Civility is essential; online facilitation is a skill and a body of knowledge; weed, feed, transplant: gardening, not architecture; encourage emergent leadership, regardless on who you said that was in charge.

Debate

César Córcoles: how institutions can face the changes that social networks bring (e.g. teachers).
Howard Rheingold (HR): the actual teaching model (Paulo Freire’s “banking model”) is inadequate for online social networks. The responsibility of the reputation of the “text” (the basis of actual teaching models) has shifted from the editor, or the teacher, towards the consumer: it’s now up to you to determine the reputation of what you’re reading, as the offer is huge. Participatory media, nevertheless, is absolutely compatible with students being more active in teaching, as some pedagogical theories have been stating in the last years.

Oriol Miralbell: how do we manage leadership in big online social networks? Can it be both distributed and centralized?
HR: It’s not either or. Indeed, power and authority are quite different things. Communities, individuals, are normally reluctant to take authority when a reputed person is participating in the community: authority comes naturally, and is provided by the rest of the participants.

Oriol Miralbell: experts or teaching experts?
HR: Teaching skills are the key. If there is a trade-off between being an expert in a field and a good teacher, you might prefer the good teacher, as they will be leading the group towards debate and knowledge sharing in better ways.

Francisco Lupiáñez: how do deal with complex processes (bureaucracy?) when there’s an urgent need for flexibility?
HR: Online, ironically, allows more direct communication with the student, which is really time consuming. So, planning and, more important, seeing how what you are going to build scales is crucial. To be able to scale up, bringing the students agency, and let themselves discover than you discovering for them is one of the most important changes of mindset required to build a successful social community.

César Córcoles: isn’t this kind of working putting more stress on students (switch from passive to active attitudes)?
HR: Is it a problem of stress management… or attention management? Focuss on questions, issues that matter.

Joe Hopkins: how does the work with the wiki works?
HR: I don’t expect them to delete. Context is a must for anything added to the wiki. And if given the opportunity, students will end up finding out things that the teacher did not know… in any kind of media support: text, video, etc. Have to give the students ownership of their participation.

Ismael Peña-López: what are the minimum skills required to engage someone on an online social network?
HR: Collaborative working is new to the students right now, it’s a new way of thinking. The students already live on Facebook, they manage their digital identities, but they might not really be aware on how this impacts their lives. And we have to teach them too these issues: to distinguish between the “know hows” and the “know ho nots”.
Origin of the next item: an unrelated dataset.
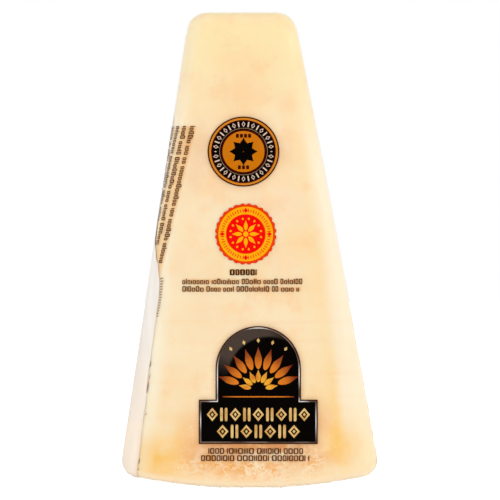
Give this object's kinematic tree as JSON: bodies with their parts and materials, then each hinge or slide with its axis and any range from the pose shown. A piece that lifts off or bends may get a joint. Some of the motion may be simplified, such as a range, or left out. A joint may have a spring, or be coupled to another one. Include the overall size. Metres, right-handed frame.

Ismael Peña-López: is there a minimum threshold of digital awareness to be achieved before being able to positively contribute into an online social network?
HR: Yes, of course, there are. There’s a set of rhetorics to be learnt to be able to engage in a virtual community. And blogs are a perfect gateway towards this understanding on how things work in the digital world. The ability to link.

Oriol Miralbell: IT tinkering a need? or digital natives already know everything?
HR: digital natives master some tools, but they do not know at all about the whole rest (i.e. 99% might use Wikipedia, 1% might know they can edit it). And this might change… but it might not if we don’t address it within the education system, integrating the training of this skills in the syllabus.

Rosa Borge: virtual communities a need? or can smart mobs be a better option?
HR: We don’t really know yet. Smart mobs are ephemeral and happen after a particular event. Do they stay? Do they turn into a crystallized movement? Doesn’t look like it. This does not mean that smart mobs do not achieve results, but they are on the shortest run… and when there’s more impact than that, it’s because there was an actual movement behind.

Max Senges: quality, control and scalability is a Bermuda Triangle that is difficult to manage. How to mitigate or give away control while keeping the institution happy? How to scale up? HR: Giving up control is not bringing anarchy in, is just defining the boundaries of the project, which is quite different. Peer evaluation is also a way of not exactly giving control away, but distributing it. Meritocracy might be a good option to both keep some kind of rules (not real control, but keeping rules) and also being able to scale the model bit by bit, by shifting some responsibility (and authority) to the “best” students. e-Porfolios, self-reflection, self-evaluation is a very powerful tool too, as it raises motivation, self-management, ownership of your own contributions, self- and third party assessment.

Oriol Miralbell: How to learn to be an online mentor? Should we first learn some particular dynamics before online teaching? How to keep authority?
HR: Tell the students: you’re going to be able to teach this course. This triggers leaders and really engages them, and makes leadership emerge, as the possibility/chance to be the teachers is real.